Karr was a champion of the effort to crack down on all aspects of organized retail crime statewide; the state's retail theft law. It's legislation CBS 2 has tracked for years, cracking down on 3rd party sellers, giving new powers to the Illinois Attorney General's office to pursue these crimes while expanding the reach of county state's attorneys' offices.

"So for example, if someone steals something in Cook County, and fences it in DuPage County, or stores it in Lake County, and one of those prosecutors comes across that crime, they can charge for the entire crime scheme. They essentially own it, if you will," Karr said.

But with teeth just added to the law on Jan. 1, Karr said it's still too early to see a major impact.

"It takes time to put these things in place," he said.

With crimes like this one contributing to the 28% vacancy rate on Chicago's Magnificent Mile, it's a problem impacting everyone.

"Sales tax is the second largest generator of revenue for local government. So the services we all rely upon need that revenue, and if that revenue is not there because these items are being stolen, then the services we all rely upon are negatively impacted," Karr said. "It causes retailers that may be developing, or anyone looking to invest somewhere, where are they going to get the best return on their investment? And that may not be Chicago or cook county as we sit here today."

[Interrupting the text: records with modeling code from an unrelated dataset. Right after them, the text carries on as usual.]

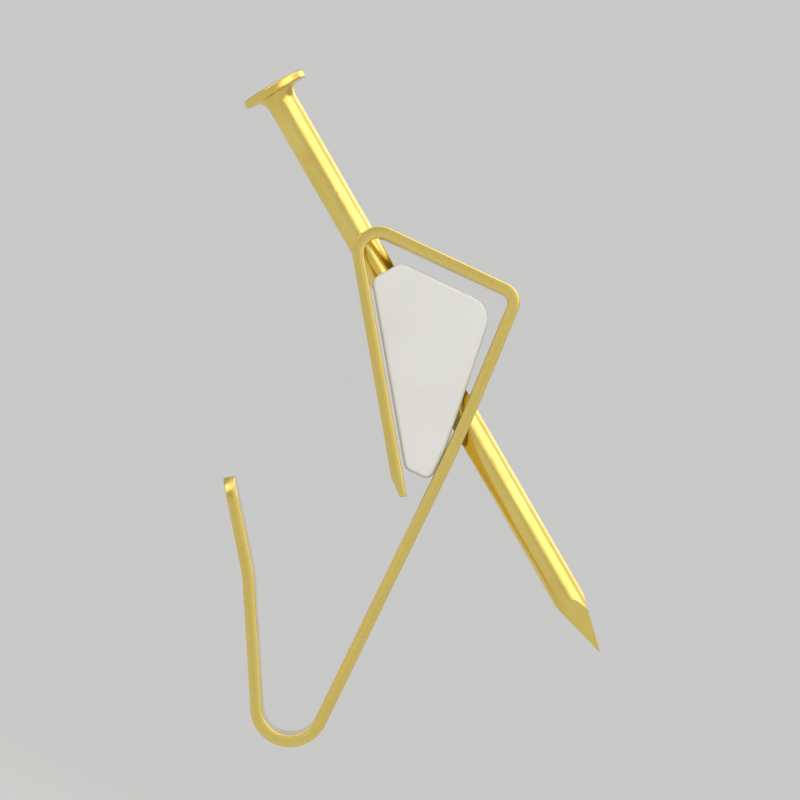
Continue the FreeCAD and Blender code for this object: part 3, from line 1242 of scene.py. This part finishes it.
@dataclass
class Studio:
    """A pale floor, a pale surround, soft lamps and the camera at the photograph's angle.

    The bands give how high a ray looks, from 0 at the horizon to 1 overhead, where the surround changes.
    """

    horizon: Colour = (0.58, 0.58, 0.575)
    room: Colour = (0.42, 0.39, 0.34)
    zenith: Colour = (0.96, 0.96, 0.95)
    room_band: tuple[float, float] = (0.10, 0.24)
    zenith_band: tuple[float, float] = (0.60, 0.85)
    floor_tint: Colour = (0.51, 0.51, 0.505)
    floor_gap: float = 12.0 * MM
    floor_reach: float = 900.0 * MM
    floor_fade: tuple[float, float] = (30.0 * MM, 150.0 * MM)
    fill_strength: float = 0.93
    roll: float = 26.0
    frame_height: float = 31.0 * MM
    lens: float = 320.0
    clip_range: tuple[float, float] = (13.0 * MM, 3600.0 * MM)
    middle: Vector = field(default_factory=lambda: Vector((0.0, -2.9 * MM, 7.15 * MM)))
    lamps: tuple[Lamp, ...] = (
        Lamp("key_lamp", (0.67, 0.42, 0.62), distance=0.30, size=0.41, watts=0.62),
        Lamp("front_lamp", (0.35, -0.85, 0.50), distance=0.32, size=0.32, watts=0.35),
        Lamp("far_lamp", (-0.75, 0.35, 0.60), distance=0.32, size=0.32, watts=0.36),
        Lamp("top_lamp", (-0.1, -0.2, 1.0), distance=0.34, size=0.30, watts=0.24),
    )

    def floor(self) -> None:
        """Lays a wide pale floor below the hook, which fades into the surround."""
        height = CAD_BOX[0].z - self.floor_gap
        ends = (-self.floor_reach, self.floor_reach)
        shape = bmesh.new()
        add_grid(shape, [[Vector((x, y, height)) for x in ends] for y in ends])
        floor = new_object("floor", new_mesh("floor", shape))

        tree = ShaderTree("pale_floor")
        level = tree.object_place().scaled((1.0, 1.0, 0.0))
        distance = tree.add("ShaderNodeVectorMath", {0: level}, "Value", operation="LENGTH")
        diffuse = tree.add("ShaderNodeBsdfDiffuse", {"Color": self.floor_tint})
        strength = shown(tree) * (1.0 - self.fill_strength) + self.fill_strength
        light = tree.add("ShaderNodeEmission", {"Color": self.horizon, "Strength": strength})
        inputs = {0: distance.ramp(*self.floor_fade), 1: diffuse, 2: light}
        floor.data.materials.append(tree.surface(tree.add("ShaderNodeMixShader", inputs)))

    def surround(self) -> None:
        """Makes a world that is pale behind the hook and overhead, with a greyer band between them."""
        world = bpy.data.worlds.new("studio")
        world.use_nodes = True
        bpy.context.scene.world = world
        tree = NodeTree(world.node_tree)
        upward = tree.add("ShaderNodeTexCoord", output="Generated").parts()[2]
        lower = tree.blend(upward.ramp(*self.room_band), self.horizon, self.room)
        colour = tree.blend(upward.ramp(*self.zenith_band), lower, self.zenith)
        surround = tree.add("ShaderNodeBackground", {"Color": colour, "Strength": 1.0})
        fill = tree.add("ShaderNodeBackground", {"Color": self.zenith, "Strength": self.fill_strength})
        mixed = tree.add("ShaderNodeMixShader", {0: shown(tree), 1: fill, 2: surround})
        tree.node("ShaderNodeOutputWorld", {"Surface": mixed})

    def camera(self) -> None:
        """Sets the camera level with the hook at its side and rolls it as in the photograph."""
        data = bpy.data.cameras.new("camera")
        data.lens = self.lens
        data.clip_start, data.clip_end = self.clip_range
        camera = new_object("camera", data)
        right = side_direction(self.roll)
        turn = Matrix((right, -turned_right(right), ALONG_X)).transposed()
        distance = self.frame_height * self.lens / data.sensor_width
        camera.matrix_world = Matrix.Translation(self.middle + ALONG_X * distance) @ turn.to_4x4()
        bpy.context.scene.camera = camera

    def build(self) -> None:
        """Sets up the whole studio."""
        self.floor()
        self.surround()
        for lamp in self.lamps:
            lamp.hang(self.middle)
        self.camera()
        bpy.context.scene.view_settings.view_transform = "Standard"


def main() -> None:
    """Builds the pieces and the studio."""
    logging.basicConfig(level=logging.INFO, format="%(message)s")
    layout = Layout()
    for part in (BentStrip(layout), GripBlock(layout), WireNail(layout)):
        piece = part.build()
        log.info("%s: %d faces", piece.name, len(piece.data.polygons))
    Studio().build()


if __name__ == "__main__":
    main()
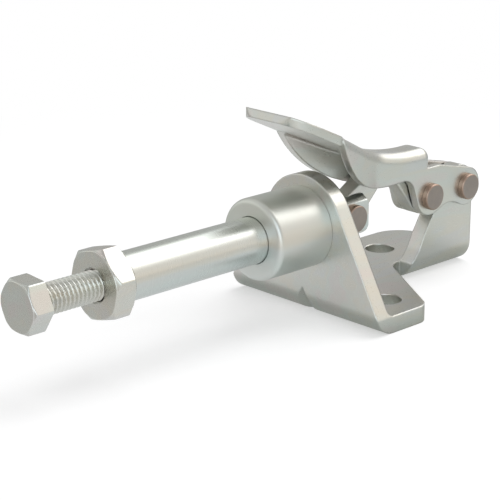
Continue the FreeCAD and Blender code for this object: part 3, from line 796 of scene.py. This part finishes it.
# The floor as metal mirrors it: tones across Y - X and along X, darker close to the foot.
def mirroredFloor(nodes, links, place, plan):
    apart = nodes.new("ShaderNodeSeparateXYZ")
    links.new(place, apart.inputs[0])
    lean = mathNode(nodes, links, "SUBTRACT", apart.outputs["Y"], apart.outputs["X"])
    across = rangeOf(nodes, links, lean, plan["mirroredFrom"], plan["mirroredTo"])
    along = rangeOf(nodes, links, apart.outputs["X"], plan["alongFrom"], plan["alongTo"])
    reach = reachBeyond(nodes, links, apart, plan["footprint"])
    openness = rangeOf(nodes, links, reach, 0.0, plan["nearReach"], smooth=True)
    closeBy = mixColours(nodes, links, "MIX", openness, plan["nearShade"], (1.0, 1.0, 1.0))
    tones = rampOf(nodes, links, across, plan["mirrored"])
    tones = mixColours(nodes, links, "MULTIPLY", 1.0, tones, rampOf(nodes, links, along, plan["alongX"]))
    tones = mixColours(nodes, links, "ADD", 1.0, tones, tones)
    return mixColours(nodes, links, "MULTIPLY", 1.0, tones, closeBy)


# A lit floor near the clamp that fades to white further out; metal sees the mirrored tones.
def floorPiece(plan):
    half = plan["floorHalf"]
    corners = [(-half, -half, 0), (half, -half, 0), (half, half, 0), (-half, half, 0)]
    mesh = bpy.data.meshes.new("paleFloor")
    mesh.from_pydata(corners, [], [(0, 1, 2, 3)])
    floor = addPiece("paleFloor", mesh)
    finish, nodes, links, shader = startFinish("paleFloor")
    place = nodes.new("ShaderNodeTexCoord").outputs["Object"]
    glossy = nodes.new("ShaderNodeLightPath").outputs["Is Glossy Ray"]
    white = (1.0, 1.0, 1.0)
    tones = mirroredFloor(nodes, links, place, plan)
    shaded = mixColours(nodes, links, "MULTIPLY", 1.0, tones, (plan["mirroredShade"],) * 3)
    lifted = mixColours(nodes, links, "MULTIPLY", 1.0, tones, (plan["mirroredLift"],) * 3)
    colour = mixColours(nodes, links, "MIX", glossy, plan["floorColour"], shaded)
    links.new(colour, shader.inputs["Base Color"])
    links.new(mixColours(nodes, links, "MIX", glossy, white, lifted), shader.inputs["Emission Color"])
    shader.inputs["Emission Strength"].default_value = plan["floorLift"]
    shader.inputs["Roughness"].default_value = plan["floorRoughness"]
    shader.inputs["Specular IOR Level"].default_value = plan["floorShine"]
    away = nodes.new("ShaderNodeVectorMath")
    away.operation = "LENGTH"
    links.new(place, away.inputs[0])
    far = rangeOf(nodes, links, away.outputs["Value"], plan["floorNear"], plan["floorFar"], smooth=True)
    outer = nodes.new("ShaderNodeEmission")
    links.new(mixColours(nodes, links, "MIX", glossy, white, tones), outer.inputs["Color"])
    mix = nodes.new("ShaderNodeMixShader")
    links.new(far, mix.inputs["Fac"])
    links.new(shader.outputs[0], mix.inputs[1])
    links.new(outer.outputs[0], mix.inputs[2])
    links.new(mix.outputs[0], nodes["Material Output"].inputs["Surface"])
    mesh.materials.append(finish)


# Turns an object at a place so that its -Z looks at the target.
def aimed(target, place):
    back = np.array(place, float) - np.array(target, float)
    back /= np.linalg.norm(back)
    side = np.cross((0.0, 0.0, 1.0), back)
    side /= np.linalg.norm(side)
    up = np.cross(back, side)
    turn = Matrix((side, up, back)).transposed().to_4x4()
    turn.translation = place
    return turn


lampTarget = (0.01, 0.0, 0.012)
lamps = {
    "overheadPanel": {"place": (-0.18, 0.05, 0.55), "size": 0.5, "power": 1.5},
    "nearPanel": {"place": (0.15, 0.5, 0.35), "size": 0.4, "power": 0.5},
}
skyNodes(studio, cards)
floorPiece(studio)
for name, plan in lamps.items():
    light = bpy.data.lights.new(name, "AREA")
    light.shape = "DISK"
    light.size = plan["size"]
    light.energy = plan["power"]
    lamp = addPiece(name, light)
    lamp.matrix_world = aimed(lampTarget, plan["place"])
    lamp.visible_glossy = False
print("studio lit")


# camera: azimuth and elevation of the photograph, with its slight roll
view = {
    "azimuth": 136.4725,
    "elevation": 17.7511,
    "roll": -0.1349,
    "lens": 121.624,
    "sensor": 36.0,
    "clipStart": 0.01,
    "place": (205.287, 193.167, 99.483),
}


def placeCamera(plan):
    azimuth, elevation, roll = np.radians([plan["azimuth"], plan["elevation"], plan["roll"]])
    level = np.array([math.cos(azimuth), math.sin(azimuth), 0.0])
    outward = np.array([math.sin(azimuth), -math.cos(azimuth), 0.0])
    back = outward * math.cos(elevation) + np.array([0.0, 0.0, math.sin(elevation)])
    upright = np.cross(back, level)
    side = math.cos(roll) * level + math.sin(roll) * upright
    up = -math.sin(roll) * level + math.cos(roll) * upright
    lens = bpy.data.cameras.new("photoView")
    lens.sensor_width = plan["sensor"]
    lens.lens = plan["lens"]
    lens.clip_start = plan["clipStart"]
    camera = addPiece("photoView", lens)
    turn = Matrix((side, up, back)).transposed().to_4x4()
    turn.translation = [value * mm for value in plan["place"]]
    camera.matrix_world = turn
    bpy.context.scene.camera = camera


placeCamera(view)
bpy.context.scene.view_settings.view_transform = "Standard"
print("camera placed")
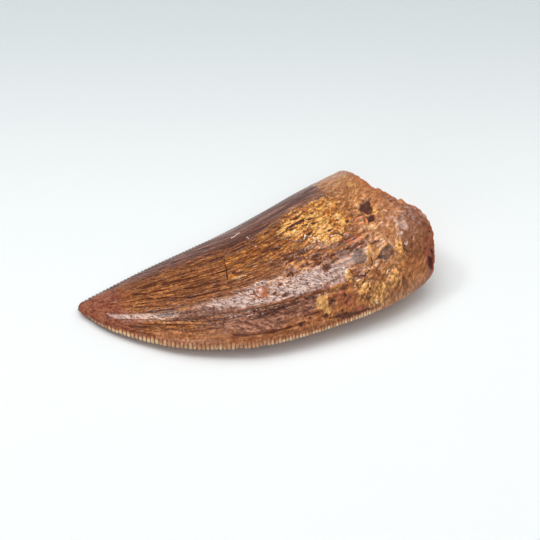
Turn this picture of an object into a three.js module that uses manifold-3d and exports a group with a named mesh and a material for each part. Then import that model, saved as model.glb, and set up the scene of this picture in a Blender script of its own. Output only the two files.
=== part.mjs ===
// A fossil theropod tooth: one curved, flattened crown with a saw-edged keel front and back,
// broken off at the root and lying on its left flank.
//
// Millimetres, +Z up. The tip points to -X and the broken root to +X. The front (mesial) keel
// bulges towards -Y and the back (distal) keel runs along +Y. The origin is at the middle of the
// footprint, on the surface that the tooth rests on.
//
// The skin is a loft. A station s runs from 0 at the tip to about 1 at the root, and an angle phi
// runs round the section: 0 on the front keel, 90 on the middle of the flank, 180 on the back keel.

import * as THREE from 'three';
import { mergeVertices } from 'three/addons/utils/BufferGeometryUtils.js';
import Module from 'manifold-3d';

// --- Driving dimensions ---------------------------------------------------------------------

// The two keels, seen from above, from the tip to just past the break.
const FRONT_KEEL = [
  [-24.7, 11.8], [-24.15, 9.5], [-22.7, 5.95], [-19.95, 1.8], [-16.05, -2.7], [-11.4, -6.3],
  [-6.35, -9.15], [-0.7, -10.95], [5.35, -12.15], [11.6, -13.0], [17.4, -12.9], [24.7, -11.6],
];
const BACK_KEEL = [
  [-24.7, 11.8], [-23.6, 12.8], [-20.3, 13.1], [-13.4, 13.4], [-6.7, 13.2], [0.3, 12.95],
  [7.4, 13.15], [15.0, 13.6], [24.7, 13.4],
];
const BACK_LEAD = 0.22; // the back keel runs ahead of the front one, which slants the growth lines

const UPPER_BULGE = 7.0; // height of the upper flank above the keels, at the root
const UPPER_SWELL = 1.9; // how soon the upper flank reaches that height
const LOWER_BULGE = 3.9; // depth of the lower flank below the keels, at the root
const LOWER_BULGE_TIP = 0.5; // the same at the tip
const TIP_ROUNDING = 0.03; // share of the length over which the tip is blunt
const TIP_LIFT = 0.7; // height that the tip curls up off the surface
const TIP_LIFT_REACH = 0.25; // share of the length that curls up
const FLAT_DEPTH = 0.2; // depth that is worn flat along the lower flank, which the tooth lies on
const KEEL_SHARPNESS = [1.75, 1.4]; // exponent of the section at the tip and at the root
const UPPER_SKEW = -0.2; // the crest of the upper flank lies this far towards the front keel
const LOWER_SKEW = -0.08;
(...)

"We need prosecutorial enforcement. Particularly in Cook County. And I think it's not accidental that no matter where you look, wherever there has been lacks in prosecutorial practices, you see the biggest problems," Karr added.

The Cook County State's Attorney's office said, so far this year, they have reviewed 614 adult retail theft cases, and approved charges in 460 cases, or 75%. Of 347 cases prosecuted so far, 244 resulted in convictions, a 70% conviction rate.

As for juvenile retail theft cases, prosecutors said they have reviewed 99 cases, and approved charges in 30. So far, seven such cases have been disposed, and one has resulted in an adjudication of delinquency, the juvenile court equivalent of a criminal conviction, a 14% adjudication rate.